Task requirements: Set down exactly the lines that run from the line with "What parts and" to the end of the data, and nothing else.

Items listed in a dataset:

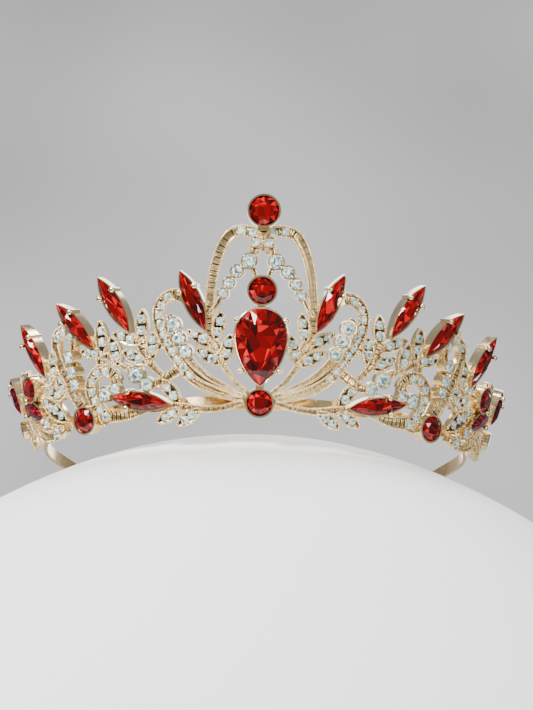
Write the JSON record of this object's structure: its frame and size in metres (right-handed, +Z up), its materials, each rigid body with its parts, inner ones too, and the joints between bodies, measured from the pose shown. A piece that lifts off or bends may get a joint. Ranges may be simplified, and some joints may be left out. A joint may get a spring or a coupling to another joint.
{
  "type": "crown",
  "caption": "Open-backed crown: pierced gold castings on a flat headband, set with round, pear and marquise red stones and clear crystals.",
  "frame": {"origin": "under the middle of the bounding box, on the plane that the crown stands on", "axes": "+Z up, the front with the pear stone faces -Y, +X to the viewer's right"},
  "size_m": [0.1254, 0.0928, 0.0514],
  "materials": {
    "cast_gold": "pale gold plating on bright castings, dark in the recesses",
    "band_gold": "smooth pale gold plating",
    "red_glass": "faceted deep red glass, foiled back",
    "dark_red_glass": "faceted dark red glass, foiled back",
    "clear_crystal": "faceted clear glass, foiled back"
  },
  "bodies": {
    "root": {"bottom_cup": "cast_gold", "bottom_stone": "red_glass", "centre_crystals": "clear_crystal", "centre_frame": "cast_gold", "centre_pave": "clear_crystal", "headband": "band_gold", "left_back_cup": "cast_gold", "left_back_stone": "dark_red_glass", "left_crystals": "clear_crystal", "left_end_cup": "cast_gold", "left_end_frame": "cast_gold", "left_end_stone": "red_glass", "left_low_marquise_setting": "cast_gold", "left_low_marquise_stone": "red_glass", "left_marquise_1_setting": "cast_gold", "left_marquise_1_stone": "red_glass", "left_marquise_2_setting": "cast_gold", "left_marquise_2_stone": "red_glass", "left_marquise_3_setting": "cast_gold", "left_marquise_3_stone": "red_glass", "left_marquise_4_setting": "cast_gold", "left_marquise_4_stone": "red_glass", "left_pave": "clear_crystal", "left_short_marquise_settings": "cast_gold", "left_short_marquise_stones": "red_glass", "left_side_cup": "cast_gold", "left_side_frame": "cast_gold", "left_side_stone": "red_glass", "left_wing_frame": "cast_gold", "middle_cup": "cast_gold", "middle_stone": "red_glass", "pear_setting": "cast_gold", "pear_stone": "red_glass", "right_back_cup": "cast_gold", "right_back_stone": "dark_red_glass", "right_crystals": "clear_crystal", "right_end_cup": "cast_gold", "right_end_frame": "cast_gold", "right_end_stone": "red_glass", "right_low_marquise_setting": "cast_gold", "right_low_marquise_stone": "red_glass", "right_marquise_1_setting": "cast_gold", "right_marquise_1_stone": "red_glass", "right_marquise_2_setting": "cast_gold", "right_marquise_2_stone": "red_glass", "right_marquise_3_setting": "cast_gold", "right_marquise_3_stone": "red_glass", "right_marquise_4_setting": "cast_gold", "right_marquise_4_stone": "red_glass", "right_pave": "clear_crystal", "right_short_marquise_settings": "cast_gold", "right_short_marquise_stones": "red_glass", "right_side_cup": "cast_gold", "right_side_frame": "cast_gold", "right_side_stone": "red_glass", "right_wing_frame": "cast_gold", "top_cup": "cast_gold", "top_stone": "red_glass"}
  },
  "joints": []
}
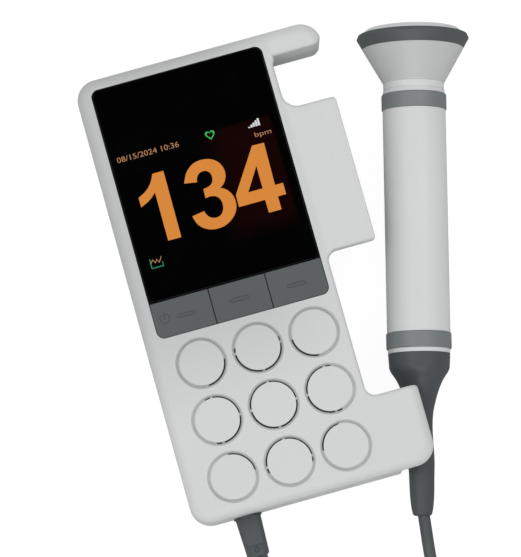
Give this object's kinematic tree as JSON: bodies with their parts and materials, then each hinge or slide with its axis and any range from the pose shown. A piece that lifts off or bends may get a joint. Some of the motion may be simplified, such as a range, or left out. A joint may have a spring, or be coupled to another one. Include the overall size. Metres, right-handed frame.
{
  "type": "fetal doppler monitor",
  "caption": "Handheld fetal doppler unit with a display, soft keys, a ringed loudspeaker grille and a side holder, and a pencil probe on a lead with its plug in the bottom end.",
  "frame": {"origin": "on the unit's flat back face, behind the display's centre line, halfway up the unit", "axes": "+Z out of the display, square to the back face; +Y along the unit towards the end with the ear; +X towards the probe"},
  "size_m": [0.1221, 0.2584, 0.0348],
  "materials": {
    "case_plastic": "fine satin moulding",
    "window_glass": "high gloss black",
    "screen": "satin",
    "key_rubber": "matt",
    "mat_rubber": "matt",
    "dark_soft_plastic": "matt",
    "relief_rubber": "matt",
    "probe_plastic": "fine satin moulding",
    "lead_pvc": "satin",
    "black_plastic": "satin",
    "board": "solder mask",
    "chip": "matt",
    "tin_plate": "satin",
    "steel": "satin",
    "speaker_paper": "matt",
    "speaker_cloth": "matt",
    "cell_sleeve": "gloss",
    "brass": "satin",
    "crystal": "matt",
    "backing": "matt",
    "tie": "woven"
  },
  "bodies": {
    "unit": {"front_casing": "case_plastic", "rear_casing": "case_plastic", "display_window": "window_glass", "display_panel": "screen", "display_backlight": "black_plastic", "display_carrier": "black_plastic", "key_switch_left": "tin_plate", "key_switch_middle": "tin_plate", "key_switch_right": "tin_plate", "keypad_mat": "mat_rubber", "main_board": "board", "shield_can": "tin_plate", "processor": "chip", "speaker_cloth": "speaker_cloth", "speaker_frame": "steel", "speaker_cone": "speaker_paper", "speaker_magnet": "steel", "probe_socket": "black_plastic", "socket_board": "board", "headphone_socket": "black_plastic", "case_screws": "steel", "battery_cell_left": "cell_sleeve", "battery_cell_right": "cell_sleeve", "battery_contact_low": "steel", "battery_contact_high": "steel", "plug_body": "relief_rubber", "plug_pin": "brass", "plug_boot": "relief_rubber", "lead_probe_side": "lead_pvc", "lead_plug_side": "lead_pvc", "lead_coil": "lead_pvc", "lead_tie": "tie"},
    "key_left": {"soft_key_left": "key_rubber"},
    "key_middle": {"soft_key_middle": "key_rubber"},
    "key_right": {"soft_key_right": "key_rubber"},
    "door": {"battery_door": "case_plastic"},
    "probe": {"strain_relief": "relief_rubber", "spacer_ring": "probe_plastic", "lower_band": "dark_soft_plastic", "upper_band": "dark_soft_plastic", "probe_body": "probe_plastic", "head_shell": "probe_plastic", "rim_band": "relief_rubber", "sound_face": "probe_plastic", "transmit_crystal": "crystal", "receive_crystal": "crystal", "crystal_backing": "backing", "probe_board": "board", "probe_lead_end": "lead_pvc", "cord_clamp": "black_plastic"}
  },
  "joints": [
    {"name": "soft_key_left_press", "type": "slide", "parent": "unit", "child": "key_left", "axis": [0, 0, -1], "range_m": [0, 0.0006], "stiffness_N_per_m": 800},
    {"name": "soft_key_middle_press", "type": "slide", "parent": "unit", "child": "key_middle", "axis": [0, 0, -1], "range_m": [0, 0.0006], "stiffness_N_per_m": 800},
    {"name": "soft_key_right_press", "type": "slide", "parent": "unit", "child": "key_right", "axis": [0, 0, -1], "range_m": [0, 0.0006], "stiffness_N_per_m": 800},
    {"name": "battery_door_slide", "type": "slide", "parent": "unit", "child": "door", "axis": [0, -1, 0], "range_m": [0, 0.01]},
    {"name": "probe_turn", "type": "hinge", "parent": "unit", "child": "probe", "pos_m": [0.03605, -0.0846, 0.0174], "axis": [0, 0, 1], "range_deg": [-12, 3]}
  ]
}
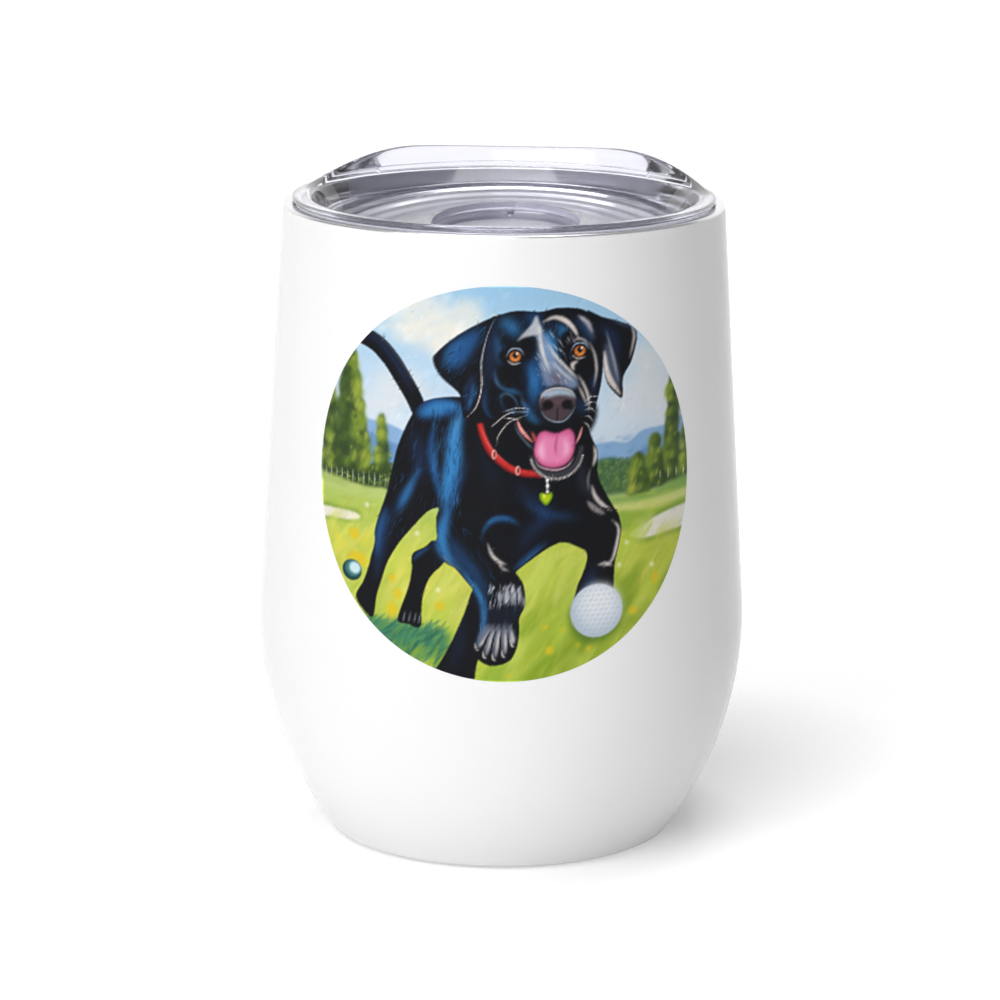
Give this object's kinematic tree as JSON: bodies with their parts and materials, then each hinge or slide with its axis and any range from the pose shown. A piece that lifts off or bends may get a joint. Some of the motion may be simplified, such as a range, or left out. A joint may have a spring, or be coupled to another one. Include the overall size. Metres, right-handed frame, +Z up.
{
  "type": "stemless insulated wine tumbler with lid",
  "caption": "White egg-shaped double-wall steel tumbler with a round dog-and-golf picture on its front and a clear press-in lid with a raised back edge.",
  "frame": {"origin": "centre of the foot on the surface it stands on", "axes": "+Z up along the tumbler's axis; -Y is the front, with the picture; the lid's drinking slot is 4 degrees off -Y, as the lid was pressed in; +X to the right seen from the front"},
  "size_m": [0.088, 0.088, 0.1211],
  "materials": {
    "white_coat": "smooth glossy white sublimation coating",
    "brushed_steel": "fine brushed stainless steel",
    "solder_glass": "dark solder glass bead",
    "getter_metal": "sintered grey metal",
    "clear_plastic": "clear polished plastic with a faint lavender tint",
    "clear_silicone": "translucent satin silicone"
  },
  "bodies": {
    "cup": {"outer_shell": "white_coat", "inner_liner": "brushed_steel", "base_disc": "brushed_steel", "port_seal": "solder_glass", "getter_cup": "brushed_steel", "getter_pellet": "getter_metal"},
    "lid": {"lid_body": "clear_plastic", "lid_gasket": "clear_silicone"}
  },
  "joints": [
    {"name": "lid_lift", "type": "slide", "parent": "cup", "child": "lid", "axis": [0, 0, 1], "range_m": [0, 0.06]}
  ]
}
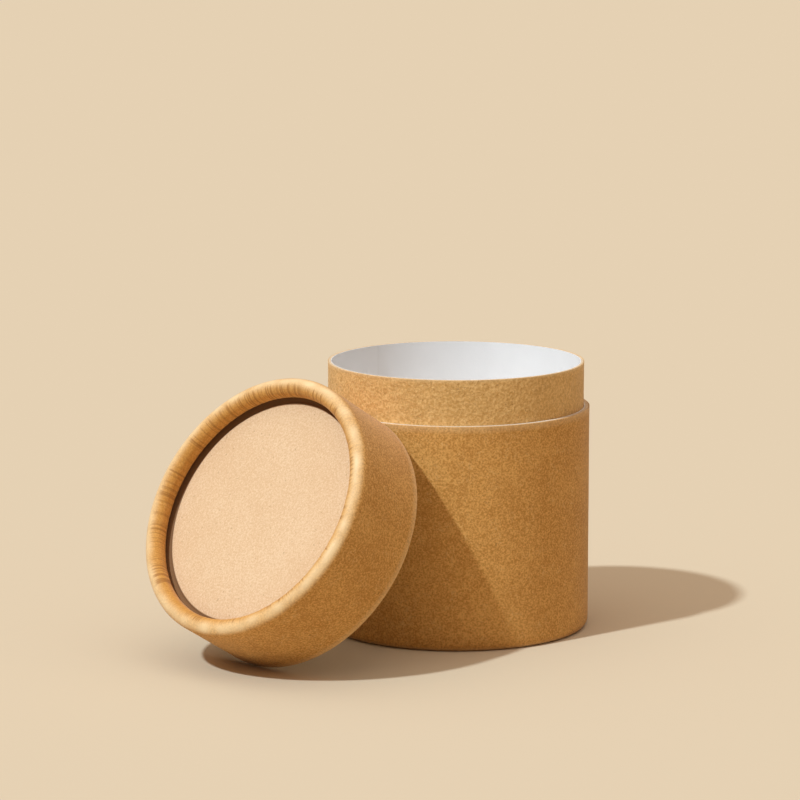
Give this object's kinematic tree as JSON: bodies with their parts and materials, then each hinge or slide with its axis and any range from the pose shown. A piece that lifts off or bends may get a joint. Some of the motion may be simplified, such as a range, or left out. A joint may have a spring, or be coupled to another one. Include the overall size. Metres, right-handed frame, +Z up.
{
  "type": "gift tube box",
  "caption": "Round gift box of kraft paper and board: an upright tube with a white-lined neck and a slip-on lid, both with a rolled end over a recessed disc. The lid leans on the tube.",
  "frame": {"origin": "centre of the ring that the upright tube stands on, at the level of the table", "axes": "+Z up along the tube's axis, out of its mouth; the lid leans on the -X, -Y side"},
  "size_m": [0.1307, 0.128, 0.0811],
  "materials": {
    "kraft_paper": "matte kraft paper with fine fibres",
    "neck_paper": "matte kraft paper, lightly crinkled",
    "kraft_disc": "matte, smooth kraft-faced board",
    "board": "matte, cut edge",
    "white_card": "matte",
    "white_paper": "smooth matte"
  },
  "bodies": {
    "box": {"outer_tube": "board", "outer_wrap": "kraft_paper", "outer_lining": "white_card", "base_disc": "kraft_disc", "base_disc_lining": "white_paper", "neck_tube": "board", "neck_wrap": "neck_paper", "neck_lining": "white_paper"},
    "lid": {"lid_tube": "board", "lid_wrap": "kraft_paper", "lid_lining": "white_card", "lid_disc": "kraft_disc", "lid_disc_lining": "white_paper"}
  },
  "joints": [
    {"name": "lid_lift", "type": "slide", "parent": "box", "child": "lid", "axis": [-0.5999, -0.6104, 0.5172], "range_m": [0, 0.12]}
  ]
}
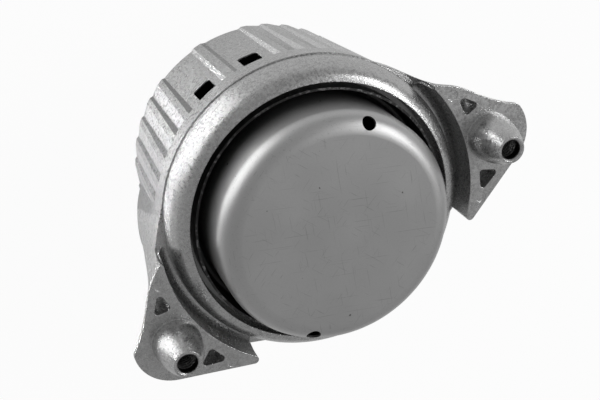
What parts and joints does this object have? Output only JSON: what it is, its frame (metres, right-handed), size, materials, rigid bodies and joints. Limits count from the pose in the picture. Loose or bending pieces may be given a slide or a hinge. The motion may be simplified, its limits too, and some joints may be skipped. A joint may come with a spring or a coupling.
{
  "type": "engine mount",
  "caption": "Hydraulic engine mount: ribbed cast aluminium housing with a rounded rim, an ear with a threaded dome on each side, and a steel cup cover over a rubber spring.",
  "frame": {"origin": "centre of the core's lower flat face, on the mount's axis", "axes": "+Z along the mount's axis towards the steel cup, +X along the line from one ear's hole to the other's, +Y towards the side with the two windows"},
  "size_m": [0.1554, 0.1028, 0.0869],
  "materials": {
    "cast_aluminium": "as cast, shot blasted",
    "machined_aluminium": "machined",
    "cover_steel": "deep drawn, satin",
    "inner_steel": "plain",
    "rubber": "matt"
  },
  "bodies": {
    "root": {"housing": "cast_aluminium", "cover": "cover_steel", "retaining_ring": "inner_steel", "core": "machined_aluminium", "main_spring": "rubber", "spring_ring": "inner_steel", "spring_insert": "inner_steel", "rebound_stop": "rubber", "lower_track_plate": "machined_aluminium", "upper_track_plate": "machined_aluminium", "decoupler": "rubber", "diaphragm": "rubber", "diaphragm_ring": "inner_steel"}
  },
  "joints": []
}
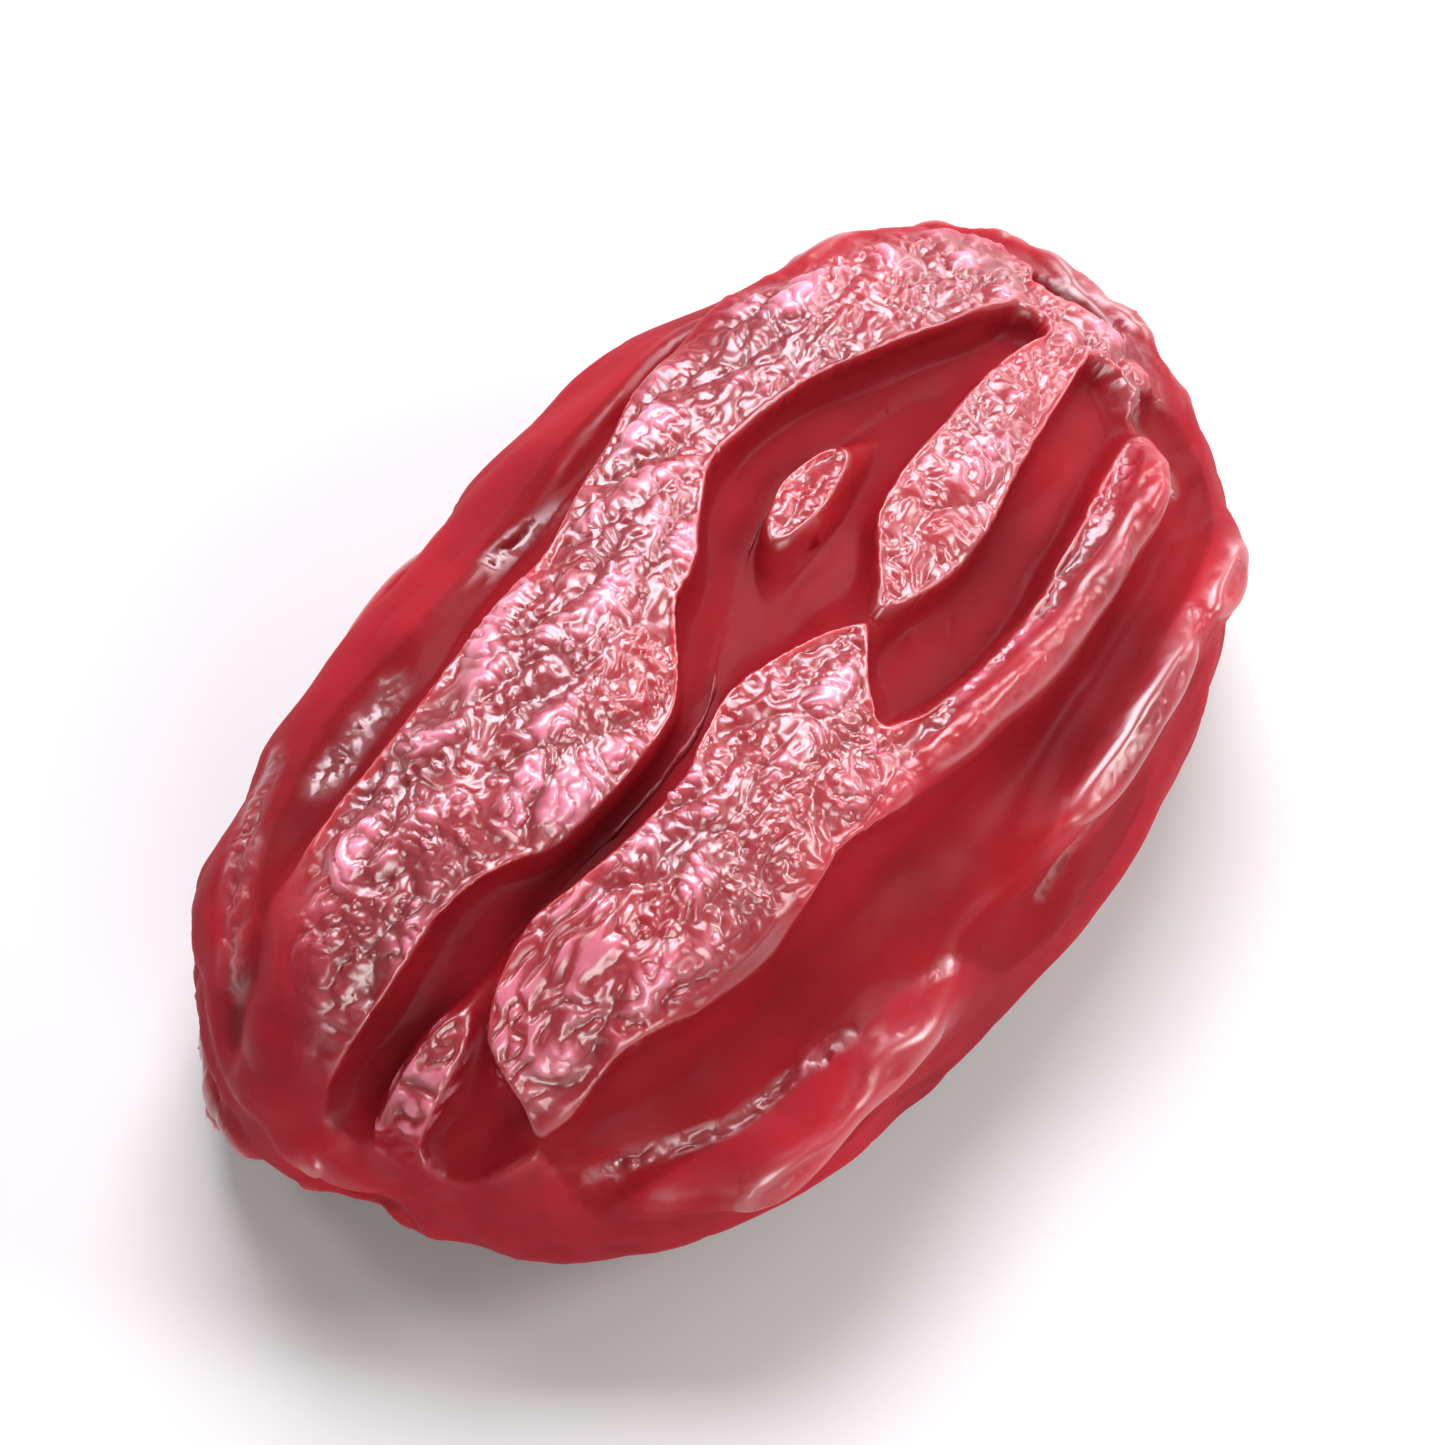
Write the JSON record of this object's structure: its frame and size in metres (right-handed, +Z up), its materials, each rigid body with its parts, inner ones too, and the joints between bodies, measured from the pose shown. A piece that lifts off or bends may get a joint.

Worked answer:
What parts and joints does this object have? Output only JSON: what it is, its frame (metres, right-handed), size, materials, rigid bodies and joints. Limits count from the pose in the picture. Loose or bending pieces may be given a slide or a hinge. The motion may be simplified, its limits too, and some joints may be skipped. A joint may come with a spring or a coupling.
{
  "type": "engine mount",
  "caption": "Hydraulic engine mount: ribbed cast aluminium housing with a rounded rim, an ear with a threaded dome on each side, and a steel cup cover over a rubber spring.",
  "frame": {"origin": "centre of the core's lower flat face, on the mount's axis", "axes": "+Z along the mount's axis towards the steel cup, +X along the line from one ear's hole to the other's, +Y towards the side with the two windows"},
  "size_m": [0.1554, 0.1028, 0.0869],
  "materials": {
    "cast_aluminium": "as cast, shot blasted",
    "machined_aluminium": "machined",
    "cover_steel": "deep drawn, satin",
    "inner_steel": "plain",
    "rubber": "matt"
  },
  "bodies": {
    "root": {"housing": "cast_aluminium", "cover": "cover_steel", "retaining_ring": "inner_steel", "core": "machined_aluminium", "main_spring": "rubber", "spring_ring": "inner_steel", "spring_insert": "inner_steel", "rebound_stop": "rubber", "lower_track_plate": "machined_aluminium", "upper_track_plate": "machined_aluminium", "decoupler": "rubber", "diaphragm": "rubber", "diaphragm_ring": "inner_steel"}
  },
  "joints": []
}
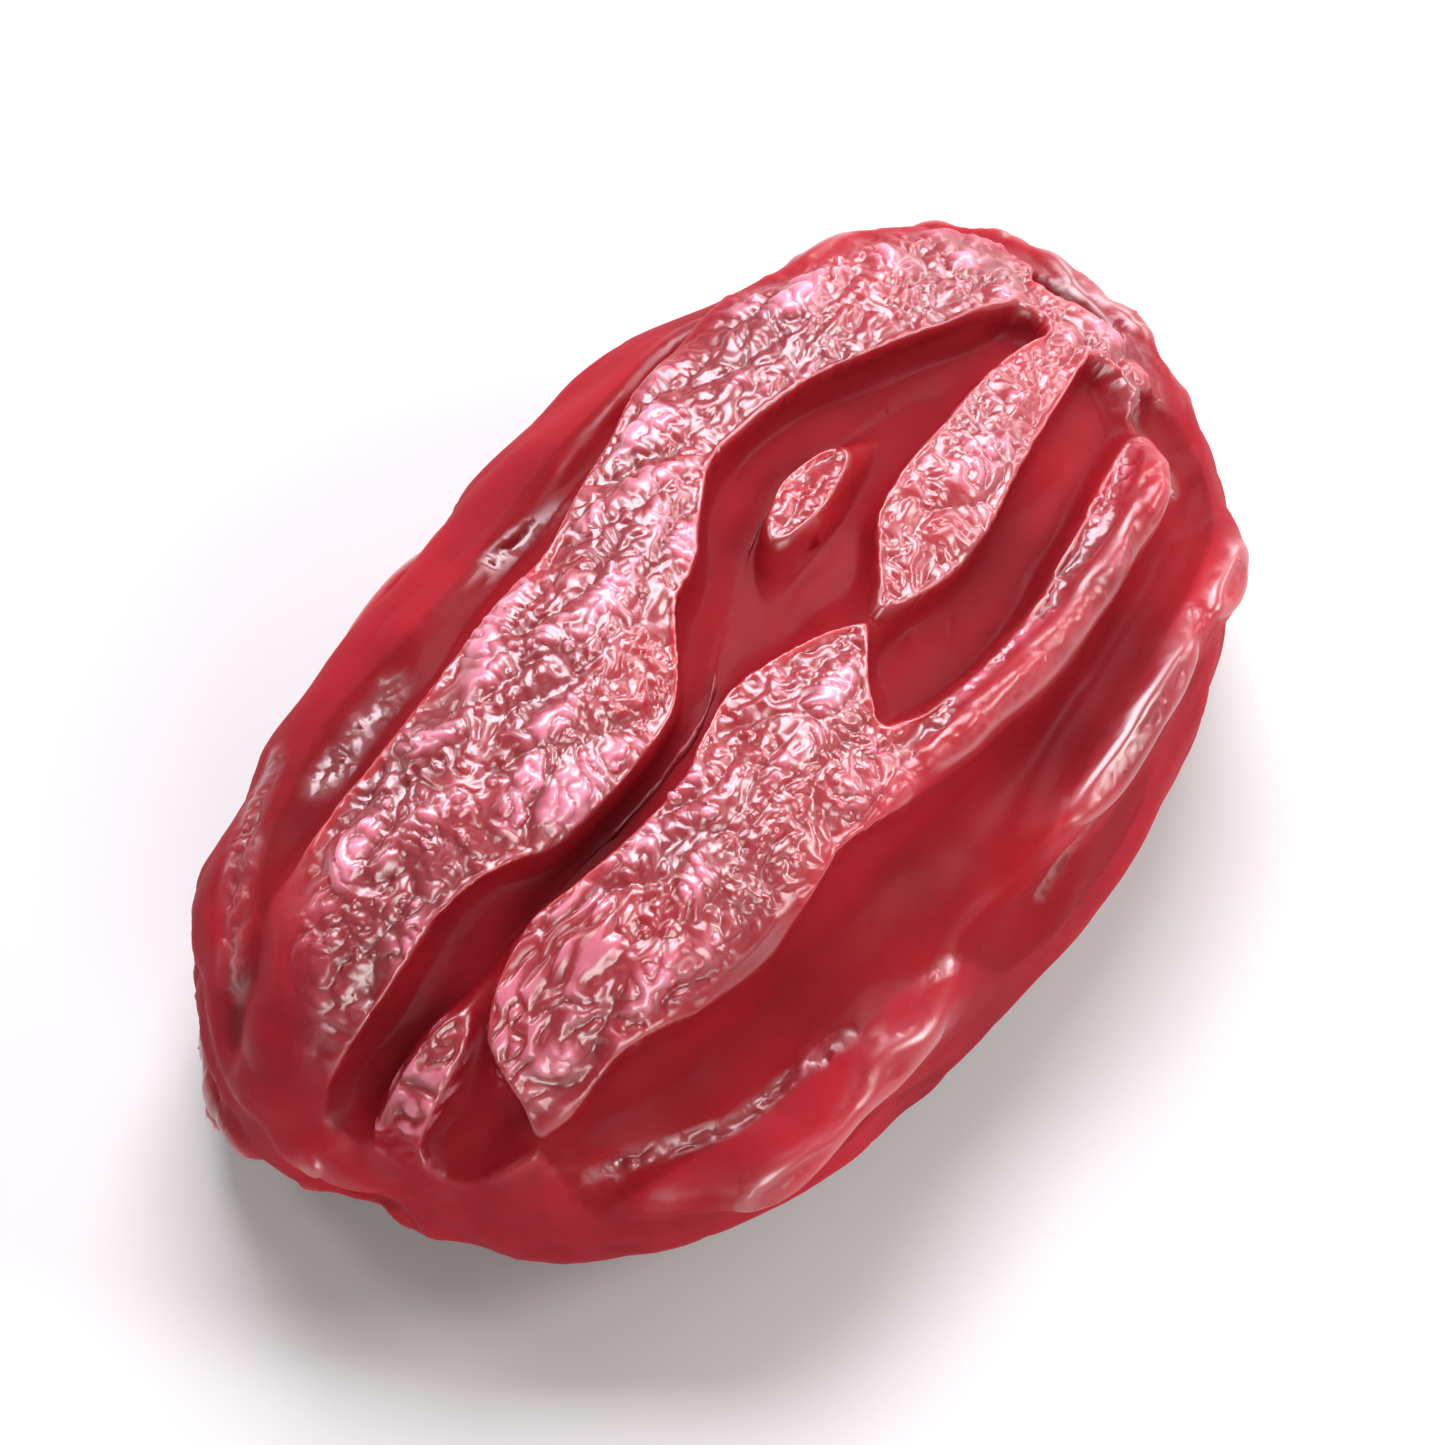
Write the JSON record of this object's structure: its frame and size in metres (right-handed, +Z up), its materials, each rigid body with its parts, inner ones too, and the joints between bodies, measured from the pose shown. A piece that lifts off or bends may get a joint.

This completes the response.